In mei werd ik met lieve woorden mijn pensioen ingeprezen. Gelukkig mag ik nog even met oud-collega’s werken aan analyses van interviews van mensen met dementie en hun mantelzorgers. De interviews raken me: het is bijzonder dat mensen zoveel willen delen met een wildvreemde. Vaak doen ze dat omdat ze hopen bij te dragen aan betere zorg voor andere mensen zoals zij.
Botsende opvattingen
Een van de geïnterviewden is een jonge studente verpleegkunde met een Marokkaanse achtergrond. Ik noem haar hier Fatima. Samen met andere familieleden verzorgde Fatima haar inmiddels overleden oma en ondersteunt ze nu haar opa. Beide grootouders hadden dementie, helaas geen zeldzaamheid bij mensen met een migratieachtergrond. Voor Fatima is mantelzorg niet iets wat haar overkomt. Ze kiest er bewust voor. Ze offert haar nachten op om bij opa te zijn. Dat belast haar natuurlijk, maar dat neemt ze voor lief: het welzijn van haar geliefde opa en oma staat voor haar voorop. Door de mantelzorg is ze vaak moe en komt ze iets te laat op haar werk. Daarom heeft ze haar werktijden aangepast aan de mantelzorg. Ze heeft eerder examens gemist omdat ze bij het afscheid van haar oma in Marokko wilde zijn. Dat zijn vervelende dingen, maar voor Fatima hoort het erbij. De houding van haar witte collega’s vindt ze wel vervelend. Zij vinden het maar raar dat Fatima zoveel zorg biedt. Ze krijgt regelmatig commentaar op haar intensieve mantelzorg en de gevolgen daarvan voor haar opleiding en werk: “Waarom doe je dit?”, “Dit is toch veel te zwaar?”, of “Kan je oma niet beter naar het verpleeghuis?”. Fatima vindt dit vreemde reacties, want haar collega’s geven toch ook zorg aan mensen met dementie? Waarom zou je dan niet voor je eigen opa en oma zorgen?

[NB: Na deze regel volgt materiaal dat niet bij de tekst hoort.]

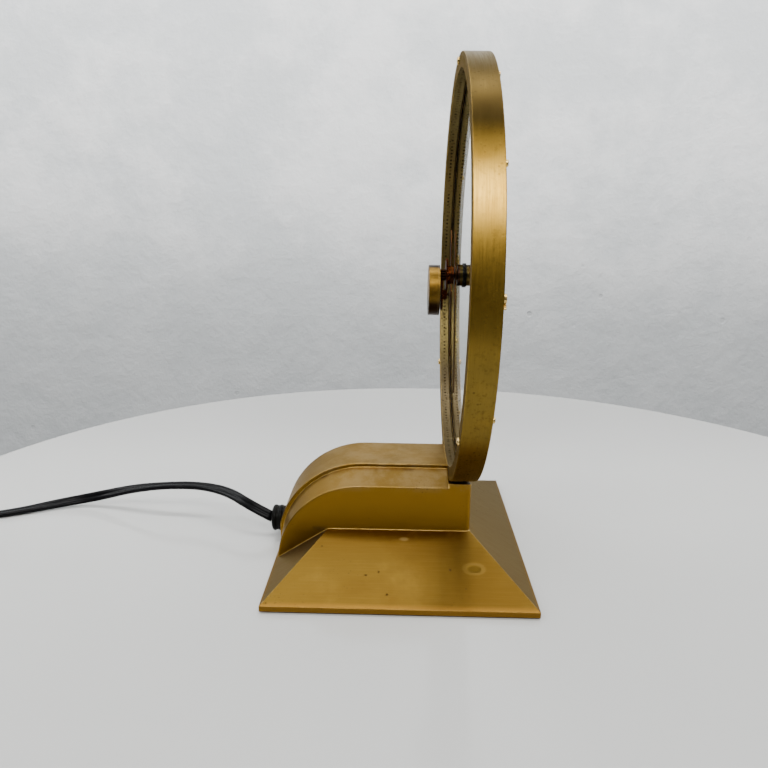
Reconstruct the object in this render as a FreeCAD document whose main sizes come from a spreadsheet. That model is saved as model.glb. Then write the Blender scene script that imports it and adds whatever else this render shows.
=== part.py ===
import FreeCAD, Part
import math
import os
import re

import Sketcher
from FreeCAD import Placement, Rotation, Vector

# Electric mystery clock: a glass disc that turns once an hour inside a brass hoop carries the
# minute hand, and a train held upright by a hanging weight drives the hour hand.
# Millimetres. X is the clock's right seen from the front, Y its back, Z up. The origin is under
# the middle of the base. The clock's front is towards -Y.

SIZES = {
    # base
    "base_width": 147.0,
    "base_depth": 116.6,
    "base_floor": 0.6,
    "lip_top": 3.0,
    "lip_corner": 1.5,
    "slope_top": 18.9,
    "slope_front": 32.3,
    "slope_back": 33.3,
    "shell_wall": 2.0,
    "slope_drop": 2.3,
    # block that stands on the slopes
    "block_width": 63.0,
    "block_front": 32.3,
    "block_corner": 2.3,
    "block_edge": 0.6,
    "tail_radius": 40.0,
    "tail_start": 17.8,
    "tail_level": 3.5,
    "edge_radius": 38.4,
    "edge_start": 18.8,
    "edge_level": 1.5,
    "ridge_width": 31.2,
    "ridge_rise": 1.9,
    "cradle_gap": 1.4,
    "cradle_top": 44.0,
    "fixing_x": 16.0,
    "gear_window": 8.2,
    # hoop
    "axis_height": 133.4,
    "hoop_radius": 95.25,
    "hoop_bore": 89.0,
    "hoop_back": 22.0,
    "hoop_width": 11.4,
    "hoop_skin": 1.2,
    "flange_skin": 0.9,
    "hoop_edge": 0.3,
    "slip": 0.03,
    # glass and its toothed rim
    "glass_radius": 90.4,
    "glass_back": 27.6,
    "glass_thick": 2.2,
    "glass_gap": 0.3,
    "rim_front": 30.7,
    "rim_teeth_width": 3.6,
    "rim_width": 5.5,
    "rim_module": 0.77,
    "rim_teeth": 240,
    "drive_teeth": 16,
    "drive_front": 29.9,
    "drive_width": 2.4,
    "drive_shaft": 1.5,
    "drive_length": 14.0,
    # hub train
    "arbor": 1.2,
    "arbor_shank": 2.0,
    "running": 0.05,
    "hub_flange": 4.9,
    "hub_washer": 5.6,
    "washer_thick": 0.8,
    "train_distance": 9.0,
    "first_module": 0.375,
    "second_module": 0.36,
    "centre_teeth": 12,
    "idler_teeth": 36,
    "idler_leaves": 10,
    "hour_teeth": 40,
    "idler_stud": 0.6,
    # hanging weight
    "weight_radius": 11.7,
    "weight_drop": 7.1,
    "weight_front": 16.3,
    "weight_thick": 5.1,
    "weight_skin": 0.7,
    # hands
    "hand_thick": 0.5,
    "minute_length": 55.0,
    "hour_length": 38.0,
    "hand_tail": 21.0,
    "minute_angle": 198.0,
    "hour_angle": 196.5,
    # hour marks
    "mark_circle": 92.3,
    "mark_radius": 1.25,
    "mark_rise": 1.1,
    "numeral_height": 5.4,
    "numeral_stroke": 0.85,
    # guides in the hoop
    "guide_circle": 92.75,
    "guide_radius": 1.25,
    "guide_screw": 0.6,
    # motor
    "gearcase_radius": 18.2,
    "gearcase_height": 21.4,
    "gearcase_front": 18.5,
    "gearcase_depth": 14.0,
    "rotor_radius": 8.4,
    "rotor_x": 9.5,
    "rotor_height": 20.0,
    "rotor_depth": 17.0,
    "case_plate": 1.2,
    "bush_radius": 2.6,
    "bracket_thick": 1.2,
    "bracket_left": 26.0,
    "core_left": 24.0,
    "limb_left": 13.5,
    "limb_right": 22.5,
    "window_low": 13.0,
    "window_high": 27.5,
    "bobbin_reach": 5.0,
    "core_front": 1.0,
    "core_thick": 10.0,
    # underside
    "cover_floor": 1.0,
    "cover_thick": 1.2,
    "cover_gap": 2.3,
    "pad_radius": 6.0,
    "post_x": 58.0,
    "post_y": 44.0,
    "post_radius": 3.2,
    "post_bore": 1.25,
    # cord
    "cord_width": 5.4,
    "cord_height": 9.5,
    "grommet_face": 64.7,
    "grommet_radius": 6.1,
    "coil_inner": 24.3,
    "coil_outer": 36.0,
    "coil_height": 11.6,
}

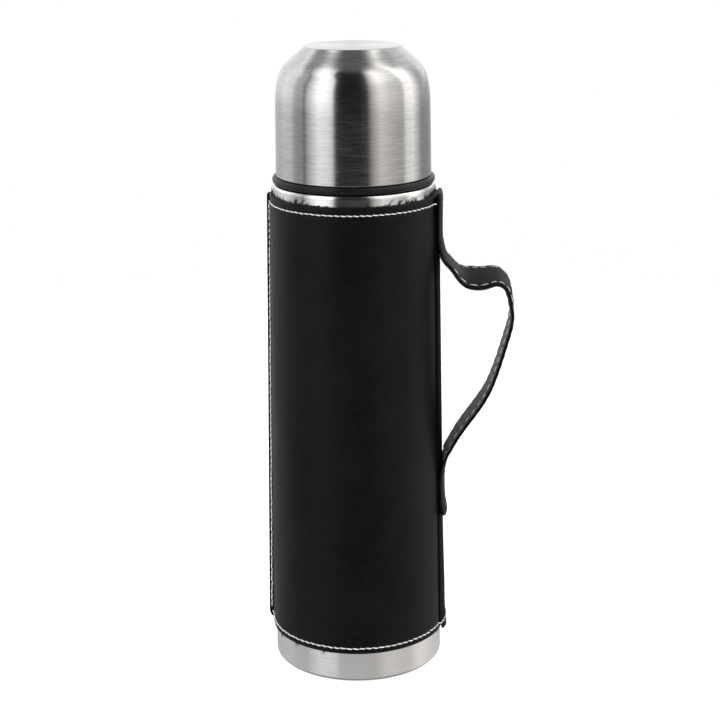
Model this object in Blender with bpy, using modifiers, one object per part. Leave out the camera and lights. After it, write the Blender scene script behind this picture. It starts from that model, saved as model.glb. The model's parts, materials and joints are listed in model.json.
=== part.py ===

De casus van Fatima geeft helder weer hoe opvattingen over goede zorg kunnen botsen. Het gesprek over je persoonlijke situatie en gedrag ligt gevoelig. Fatima’s collega’s bedoelen het goed. Ze zijn waarschijnlijk bezorgd over de risico’s voor haar gezondheid. Maar ze geven Fatima het gevoel dat ze zich moet verantwoorden, dat ze ‘anders’ is. Fatima zelf ziet hun reacties als typisch westers: de collega’s hebben niet zo’n intensieve band met hun grootouders en gaan er hooguit in het weekend naartoe. Maar zij is heel dichtbij haar opa en oma opgegroeid. Vanwege de opmerkingen houdt ze haar collega’s op afstand. Ze vertelt haar teamleider en collega’s niet meer dan strikt nodig. En zo ontstaat een kloof in het team.
Constructieve communicatie
De zorg voor mensen met een migratieachtergrond moet beter. Met mijn jarenlange werk als onderzoeker heb ik maar beperkt hieraan kunnen bijdragen. Fatima is goed opgeleid, mondig en strijdbaar. Ik zie haar als een van die jonge mensen die de zorg voor ouderen met een migratieachtergrond echt gaat verbeteren. Maar dan moet er wel een constructieve communicatie zijn. Wie gaat die communicatie ondersteunen? Ik zie hier een belangrijke rol weggelegd voor het bestuur van zorgorganisaties. Hopelijk zitten daar in de toekomst meer Fatima’s in.